**Records shown:**

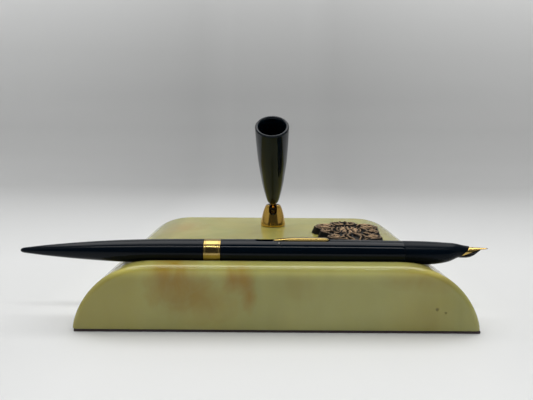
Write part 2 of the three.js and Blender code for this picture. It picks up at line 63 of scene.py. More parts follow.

...

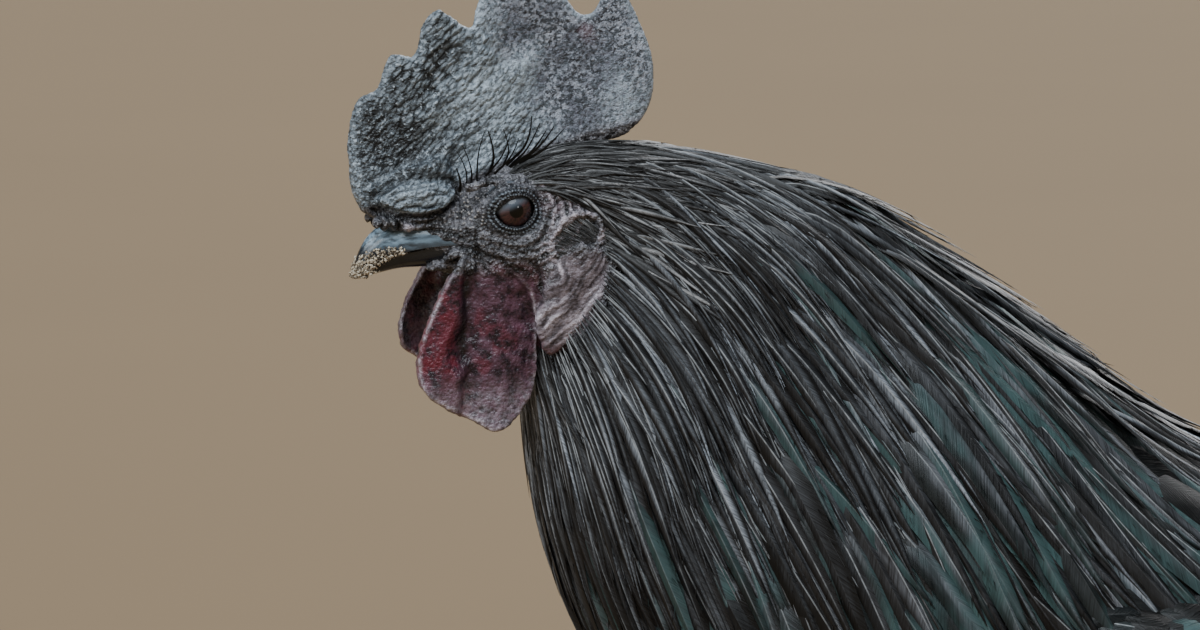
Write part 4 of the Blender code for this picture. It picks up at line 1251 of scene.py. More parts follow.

...

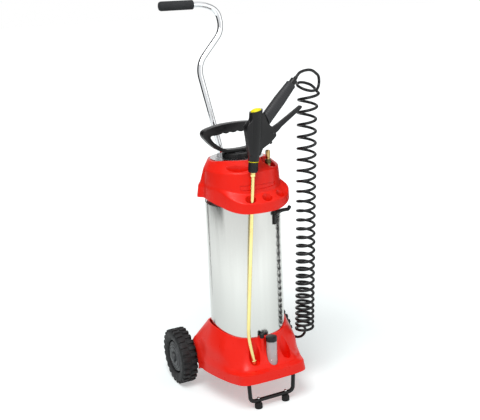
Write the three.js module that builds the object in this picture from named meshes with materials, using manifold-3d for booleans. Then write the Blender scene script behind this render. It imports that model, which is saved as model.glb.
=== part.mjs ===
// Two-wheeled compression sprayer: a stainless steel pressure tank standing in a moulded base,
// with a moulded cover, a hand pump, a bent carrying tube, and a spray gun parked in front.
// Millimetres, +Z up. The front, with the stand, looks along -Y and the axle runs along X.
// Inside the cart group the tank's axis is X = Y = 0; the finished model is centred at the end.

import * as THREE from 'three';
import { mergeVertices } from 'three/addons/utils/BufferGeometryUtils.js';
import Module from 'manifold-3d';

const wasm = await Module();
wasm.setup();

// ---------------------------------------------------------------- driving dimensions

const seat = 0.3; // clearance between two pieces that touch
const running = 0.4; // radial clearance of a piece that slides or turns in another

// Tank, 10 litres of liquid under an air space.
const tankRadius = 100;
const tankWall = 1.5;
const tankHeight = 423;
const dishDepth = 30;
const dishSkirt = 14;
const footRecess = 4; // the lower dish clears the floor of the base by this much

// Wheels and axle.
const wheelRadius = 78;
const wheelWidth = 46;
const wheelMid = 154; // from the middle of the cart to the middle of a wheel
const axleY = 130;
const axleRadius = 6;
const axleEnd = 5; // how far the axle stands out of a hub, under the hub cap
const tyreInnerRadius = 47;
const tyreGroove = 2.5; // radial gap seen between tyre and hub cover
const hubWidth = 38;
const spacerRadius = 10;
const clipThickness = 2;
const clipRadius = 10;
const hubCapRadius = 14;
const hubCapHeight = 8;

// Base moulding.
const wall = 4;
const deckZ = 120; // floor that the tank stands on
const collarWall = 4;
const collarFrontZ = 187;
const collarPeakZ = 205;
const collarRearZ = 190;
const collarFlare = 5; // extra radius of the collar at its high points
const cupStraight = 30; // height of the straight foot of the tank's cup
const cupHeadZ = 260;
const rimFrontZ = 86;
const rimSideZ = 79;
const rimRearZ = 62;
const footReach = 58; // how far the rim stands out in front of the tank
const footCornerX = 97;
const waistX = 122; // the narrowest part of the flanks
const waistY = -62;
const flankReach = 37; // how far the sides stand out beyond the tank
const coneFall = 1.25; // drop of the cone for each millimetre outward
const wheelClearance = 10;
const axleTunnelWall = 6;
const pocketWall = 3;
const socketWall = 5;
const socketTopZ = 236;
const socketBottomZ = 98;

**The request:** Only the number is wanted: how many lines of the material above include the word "parts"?

**Task output:** 2